In this post, I will explain how, in an ideal world, it would not matter to us so much as it does now who becomes our next president. The Founding Fathers asked an important question during the formation of the Constitution: How much power should a centralized federal government have? Most of the text of the Constitution deals, at least indirectly, with this central issue. The colonists were tired of government fiat from overseas, and wanted to govern their own affairs. None of them wanted another king in Philadelphia.

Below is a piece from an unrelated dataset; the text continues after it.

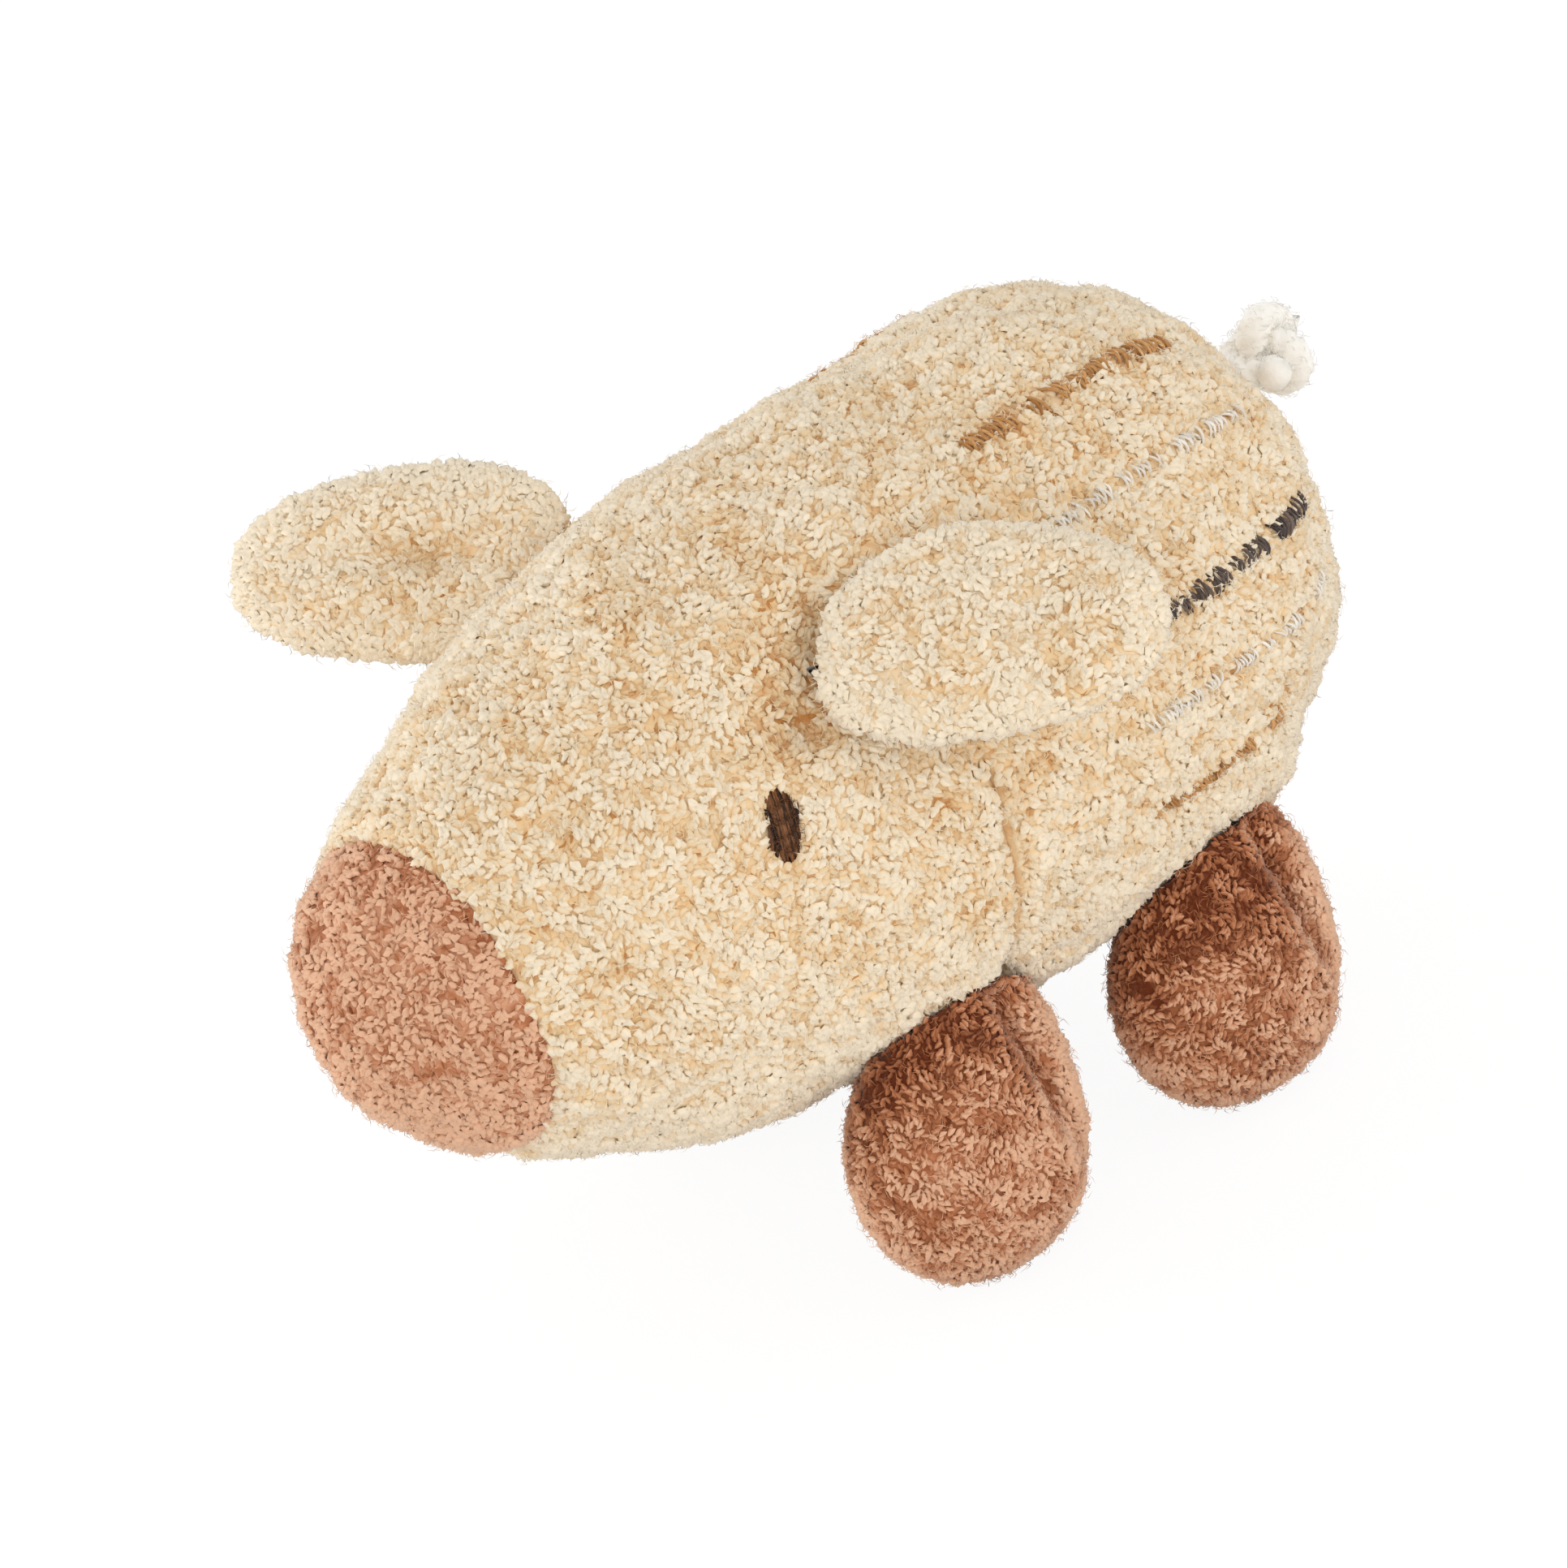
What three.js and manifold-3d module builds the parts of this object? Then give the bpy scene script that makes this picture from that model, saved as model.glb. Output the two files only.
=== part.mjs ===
// A stuffed piglet of looped terry, standing on four stuffed feet: a snout cap, a head cover, a torso
// cover and a belly panel are sewn round one stuffing, and the legs, ears and tail are sewn on at seams.
// Millimetres. While it is built, Y runs from the tip of the snout to the rump and Z is measured from
// the body's axis; at the end the whole piglet is lifted onto the floor and centred.
import * as THREE from 'three';
import { mergeVertices } from 'three/addons/utils/BufferGeometryUtils.js';
import Module from 'manifold-3d';

const wasm = await Module();
wasm.setup();

// Body: a long nose half and a short, blunt rump half that meet at the girth
const girthRadius = 48.3; // radius at the widest place
const noseLength = 115; // snout tip to the widest place
const rumpLength = 58; // widest place to the end of the rump
const noseFullness = 2; // exponent of the nose half's outline, 2 is an ellipse
const rumpFullness = 3.2; // exponent of the rump half's outline, more is blunter
const bellyHeight = 23.3; // lowest line of the belly above the floor
const axisHeight = girthRadius + bellyHeight; // body's axis above the floor

// Fabric
const terryThickness = 2.4; // looped terry with its pile
const seamGap = 0.3; // between pieces that are sewn or laid together

// Seams round the body, measured from the snout tip
const snoutSeam = 16.5;
const neckSeam = 86.5;
const bellyFrontEnd = 26; // where the belly panel starts
const bellyRearEnd = 160; // where it ends
const bellyHalfWidth = 36.5; // half the belly panel's width in plan
const bellyFullness = 3.4; // exponent of the panel's outline in plan

// Eyes and stripes are satin stitch, worked on the covers
const stitchHeight = 0.8;
const eyeHeight = 11.6;
const eyeWidth = 4.6;
const eyeAngle = 68.6; // degrees from the top of the body
const eyePlace = 55.6; // from the snout tip
const stripeWidth = 3.2;
const stripeStart = 113; // from the snout tip
const stripeEnd = 158;
const lowStripeEnd = 144; // the lowest stripe stops before the leg
const stripeKinds = [
  { name: 'upper_brown', angle: 31, end: stripeEnd, colour: 0xb0743c },
  { name: 'upper_white', angle: 51.5, end: stripeEnd, colour: 0xe9e1d6 },
  { name: 'dark', angle: 73.5, end: stripeEnd, colour: 0x4a3a34 },
  { name: 'lower_white', angle: 90, end: stripeEnd, colour: 0xe9e1d6 },
  { name: 'lower_amber', angle: 108, end: lowStripeEnd, colour: 0xb98648 },
];

// Legs: puffed pads that hang from the edge of the belly panel
const legSeamAngle = 127; // degrees from the top of the body
const frontLegPlace = 73.6; // from the snout tip
const rearLegPlace = 126.3;
const legHalfWidth = 19.5; // front to back
const legHalfThickness = 10.2;
const legFullness = 2.3; // exponent of the outline
const legSwellShare = 0.16; // the foot is thicker than the middle by this share
const legWidenShare = 0.13; // and wider by this share
const legInset = 3.6; // the leg's middle stands this far inside its seam line
const legRise = 3; // the leg's form reaches this far above its seam line
const soleFlat = 0.5; // depth of the flat that the foot stands on
const legSlit = 1.2; // opening in the sewn top, where the stuffing went in
const legIn = 12; // degrees that a leg can fold under the belly
const legOut = 35; // degrees that it can swing outwards
// The front right leg isn't straight down: it stands out and trails back, by degrees
const farSplay = 18;
const farTrail = 17;

// Ears: two panels each, sewn along a slanting line on the head
const earBackAngle = 39; // upper end of the line, degrees from the top of the body
const earBackPlace = 87.6;
const earFrontAngle = 54; // lower end of the line
const earFrontPlace = 68.6;
const earHalfLength = 26.4;
const earHalfWidth = 16.2;
const earHalfThickness = 6.4;
const earFullness = 2.2;
const earTaperShare = 0.14; // share by which the ear narrows from its middle to its tip
const earSunk = 4; // length of the ear that the body's curve cuts away at its seam
const earFold = 12; // degrees that an ear folds down from its rest place
const earLift = 30; // degrees that it lifts
// Where each ear points: out, back along the body and up
const earPoses = {
  left: new THREE.Vector3(0.83, 0.55, -0.08),
  right: new THREE.Vector3(-0.83, -0.55, 0.09),
};

// Tail: a cotton cord in one knot
const cordRadius = 2.3;
const tailRootHeight = 5; // above the body's axis
const tailStem = 20; // root to the middle of the knot
const tailRise = 22; // degrees that the stem climbs
const turnRadius = 4.5; // the cord's middle round each turn of the knot
const cordEnd = 8; // middle of the knot to the end of each loose end
const tailDrop = 25; // degrees that the tail bends down from its rest place
const tailLift = 35; // degrees that it bends up

// Facets
const bodySides = 40;
const bodySteps = 26;
const stuffingSides = 24;
const stuffingSteps = 14;
const padSides = 22;
const padRings = 11;
const smallSides = 12;
const smallRings = 6;
const planSteps = 32;

const cream = new THREE.MeshStandardMaterial({ color: 0xe6d0ae, roughness: 0.95 });
const terracotta = new THREE.MeshStandardMaterial({ color: 0xbe8464, roughness: 0.95 });
const filling = new THREE.MeshStandardMaterial({ color: 0xf4f2ee, roughness: 1 });
const cotton = new THREE.MeshStandardMaterial({ color: 0xf0ebe2, roughness: 0.9 });
const eyeThread = new THREE.MeshStandardMaterial({ color: 0x4a2f22, roughness: 0.6 });

const radians = THREE.MathUtils.degToRad;
const piglet = new THREE.Group();

// A closed geometry as a solid that can be cut and joined
function solidOf(geometry) {
  const bare = geometry.clone();
  bare.deleteAttribute('normal');
  bare.deleteAttribute('uv');
  const merged = mergeVertices(bare);
  const corners = merged.index.array;
  const kept = [];
  for (let i = 0; i < corners.length; i += 3) {
    const [a, b, c] = corners.slice(i, i + 3);
    if (a !== b && b !== c && c !== a) kept.push(a, b, c);
  }
  return new wasm.Manifold(new wasm.Mesh({
    numProp: 3,
    vertProperties: new Float32Array(merged.attributes.position.array),
    triVerts: new Uint32Array(kept),
  }));
}

// A solid as a mesh of the piglet, seen from a group that stands at place
function addPiece(parent, name, solid, material, place = new THREE.Vector3()) {
  const shape = solid.getMesh();
  const geometry = new THREE.BufferGeometry();
  geometry.setAttribute('position', new THREE.BufferAttribute(shape.vertProperties, 3));
  geometry.setIndex(new THREE.BufferAttribute(shape.triVerts, 1));
  geometry.translate(-place.x, -place.y, -place.z);
  geometry.computeVertexNormals();
  const mesh = new THREE.Mesh(geometry, material);
  mesh.name = name;
  parent.add(mesh);
}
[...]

Thus, one central issue of the Constitution was define how much power the Federal government should have. Let’s put this another way: Each state already had, under the Articles of Confederation, almost unrestrained legislative authority within their own state boundaries. The question was, “How much of this authority should we delegate to the Federal government?” They were reluctant to delegate any significant powers to a centralized authority, because it is common knowledge that local legislatures govern best. Just as a Parliament or King in England should have little or no say in American affairs, they presumed that a man in Philadelphia should have little say in what happens in Maine. Their goal was not a uniform government throughout the states; Ron Paul explains, “The Founding Fathers did not intend for every American neighborhood to be exactly the same—a totalitarian impulse if there ever was one.”1

Thus, they developed a list of enumerated powers—a list of the particular powers that they would delegate to a central authority. We can find an almost unanimous support among the Founding Fathers for the idea that the Federal government’s powers are limited to those listed among the enumerated powers of Congress. This is expected, considering that “common law held such lists of powers to be exhaustive.”1 The oft-called “Father of the Constitution,” James Madison, said, “If Congress can do whatever in their discretion can be done by money, and will promote the General Welfare, the Government is no longer a limited one, possessing enumerated powers, but an indefinite one, subject to particular exceptions.”1

This, however, is exactly how many people today treat the Federal government; they believe that the Federal government can do anything that does not violate the Bill of Rights. They see the government as “indefinite,” “subject to particular exceptions.” However, this is exactly what our Founding Fathers feared would happen, and to prevent it they added the 10th amendment:

The powers not delegated to the United States by the Constitution, nor prohibited by it to the States, are reserved to the States respectively, or to the people.

Notice the rhetoric: the powers of Congress are delegated powers, with the rest being reserved to the states. This is the rhetoric that was used to defend and frame the document. Thomas Jefferson, though not present at the convention, but who was well acquainted with its development, said, “Congress has not unlimited powers to provide for the general welfare, but only those specifically enumerated.” Many opposed the addition of a Bill of Rights to the Constitution. Why? Because, they claimed, why should we forbid the government from certain activities, if such activities were never authorized in the first place? They feared that by adding a Bill of Rights, people would interpret it as the only limitation of the federal government, rather than just as a precautionary measure.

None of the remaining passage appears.